The sheer number of times he mentions the other bands on the tour lends validity to his selfless claims: companionship seems to account for much of the joys of the journey.
“It’s the community that it sort of introduced me to. Songs and lyrics that are sort of metaphysically here in the song are great, but I think, beyond that, meeting other bands and going to shows as a kid are things that have really shaped me as a person. Don’t get me wrong; the meaning behind everything and the lyrics and the songs are really important, but for me, the community of it is really what’s kept me around.”
And although that notion seems awfully sentimental for a guy in an American hardcore punk band, fostering and maintaining strong connections seems to be at the heart of many of Title Fight’s scheduling decisions of late — and not just with relationships with other bands. Title Fight has been putting much thought into the way its decisions affect the people around them, including the fans. For instance, the next big Australian tour this coming Spring, Moran explains, is specifically tailored to hit more “intimate” venues, at which the band is “more comfortable.” The last time they were in Australia (which also happened to be their first time), the band had booked really big shows in areas with large, complicated securities and extraordinarily high ticket prices, which apparently “rubbed a lot of kids the wrong way.” Moran stresses how important it is for the band to make it up to those kids this time around and make it out to those smaller, more personal venues.
Such noble causes ring true with the band’s back story. Started by Ned Russin, Ben Russin, and Jamie Rhoden in 2003, Title Fight began as a band of thirteen year-old kids with nothing but the drive to play. Moran joined up with the crowd a few years later, and together the four of them tackled one little stage at a time: “Back then, we just wanted to play at this local venue, and that was like our only care.”

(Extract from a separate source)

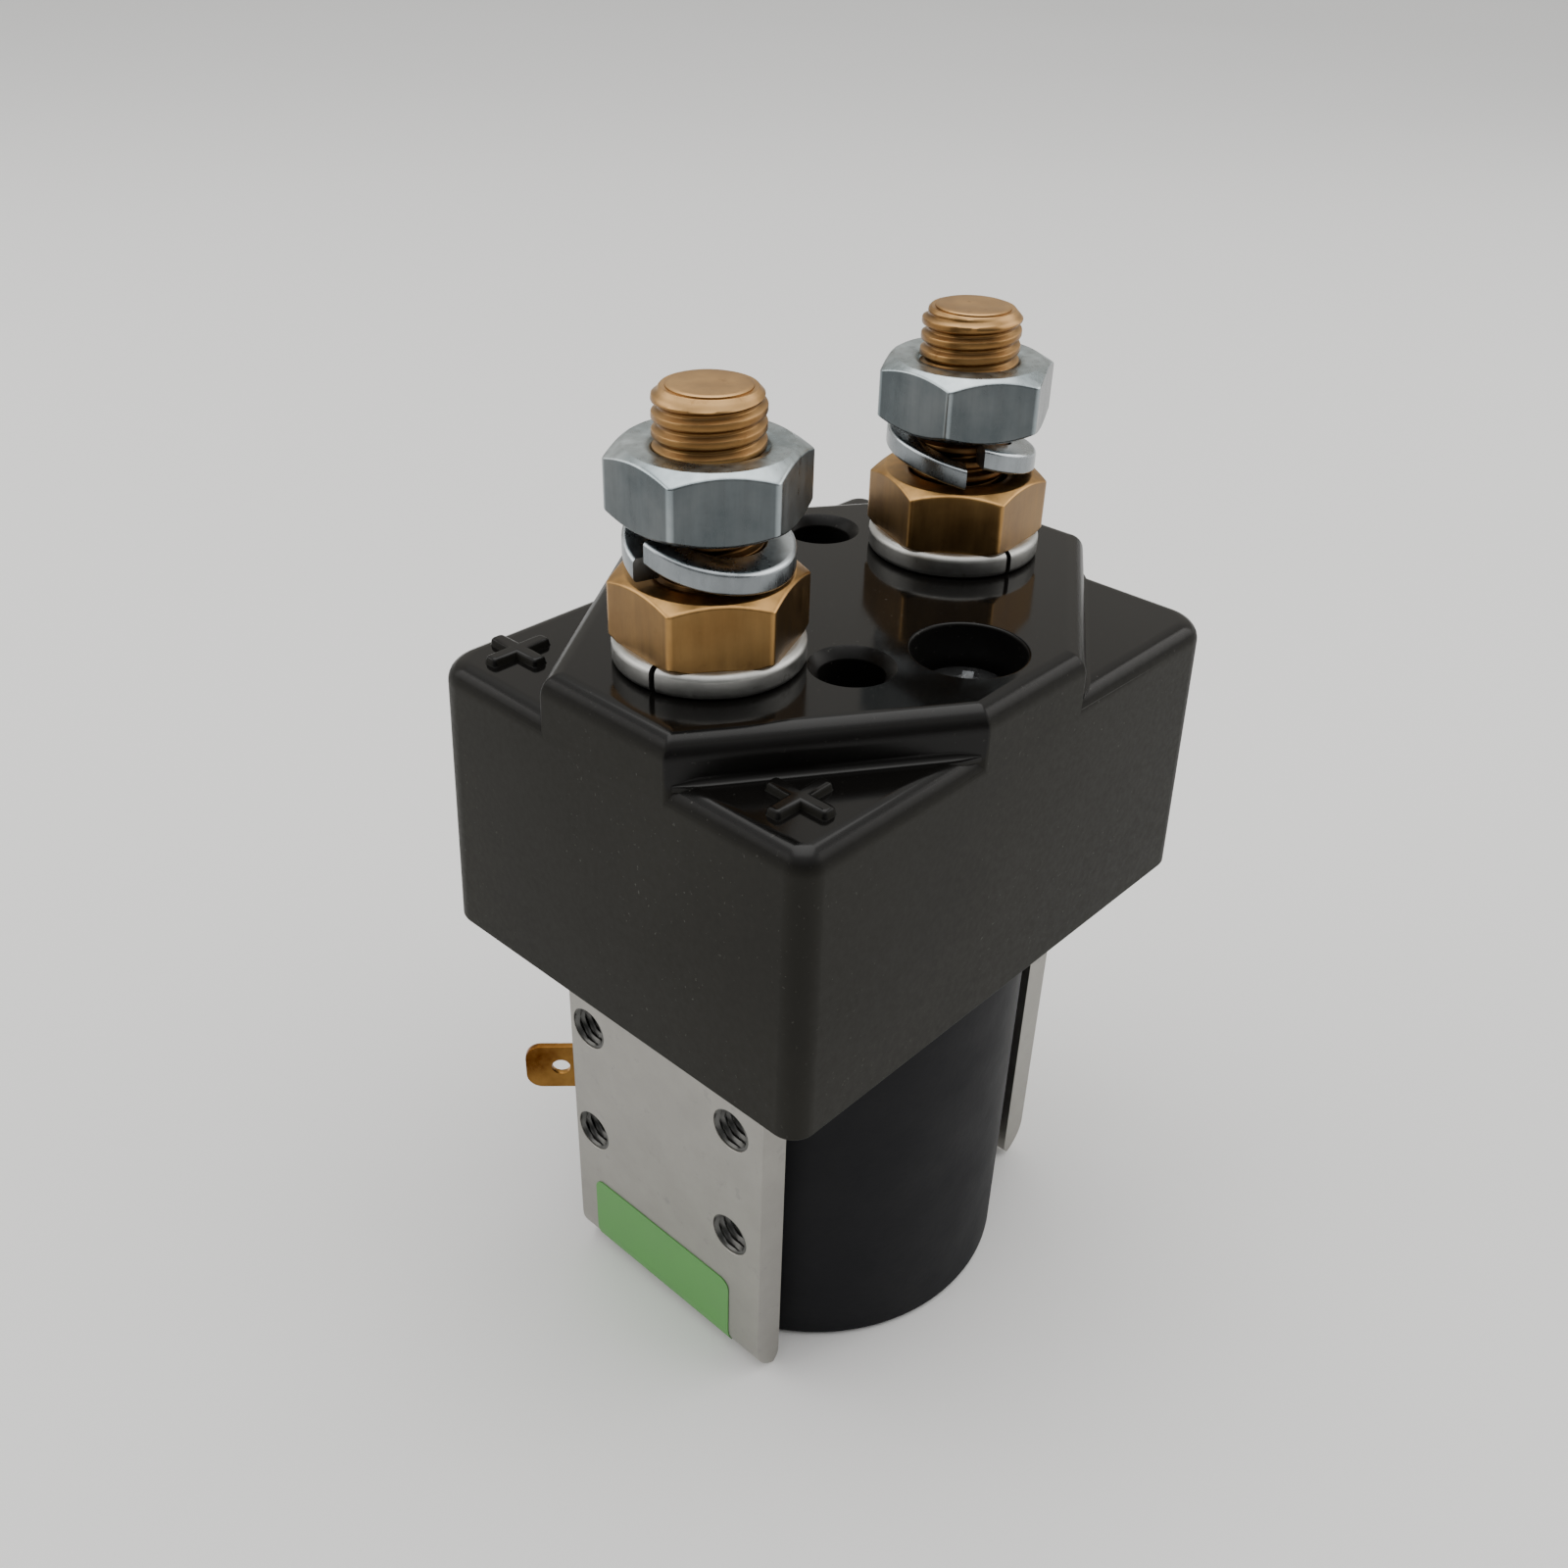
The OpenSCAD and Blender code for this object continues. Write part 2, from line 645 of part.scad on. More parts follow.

Much has changed since those days of careless teenage dreams, but even in the climate of a changing and rather volatile music industry, Title Fight is frankly not too concerned about the pressures of the industry. In fact, while one can track many a punk rock band slowly transition into a more “poppier,” radio-friendly sound over time, Title Fight seems to be doing just the opposite as they push forward with new, bolder music. Floral Green, for example, hit #69 on Billboard Top 200 and emphasized a harder, grittier sound that is far removed from the lighter pop-punk days of their first compilation, The Last Thing You Forget.
“Whatever happens in the industry doesn’t really effect us. [… It] doesn’t really have any effect on what we do,” says Moran, not with spite but with confidence. “I think a lot of bands get to the point where they can either give into it, or they can do their own thing and stand out.”
When you get to the level of fame that Title Fight has achieved, it can become easy to let the idea of record labels and record sales control the music and the process by which it is created. Although he does not seem begrudged against the industry in any way, Moran does admit that it has the potential to “take away from a band’s identity and what makes it special.” But Title Fight’s everyday decisions make it clear that they have no intentions of bending to that hand that feeds. Moran indirectly affirms the band’s position above the traps that he says most bands fall into:
“Like, for us, on this tour that we’re doing right now, I think we could have tried to take it one direction and make it a really big even and try to get bands that would bring a lot of people, but at the end of the day, we wanted to do a tour that was our own thing.”
His voice is still strained, but by now, every question is met with a longer, more detailed response. Despite how desperate the man must be for sleep, he does not seem to struggle for his words. In fact, the man gives answers so drawn-out and lengthy that it’s a struggle to keep up with jotting them down. He is tired beyond question, but one can tell just by the depth of his answers that he is truly invested in the subject of the discussion. These are answers that he does not have to think about. He does not need to sit and think and plan what the “right” thing to say is. These are things he already knows and believes from the inside out.
“It’s still the same band, still the same people. Not much has changed – writing the music is still the same,” he says.
There’s not a trace of nonsense in his tone; these are matters of fact. His voice still cracks every few words, but the words themselves sound warm and familiar even in the muck of a haggard voice. This, it occurs to me suddenly, is the true story of the modern-day rock star: It is here, in the man who pushes past his limits for the sake of having his voice heard, who damns convention for the sake of individuality, and whose exhaustion is inevitably overridden by his passion.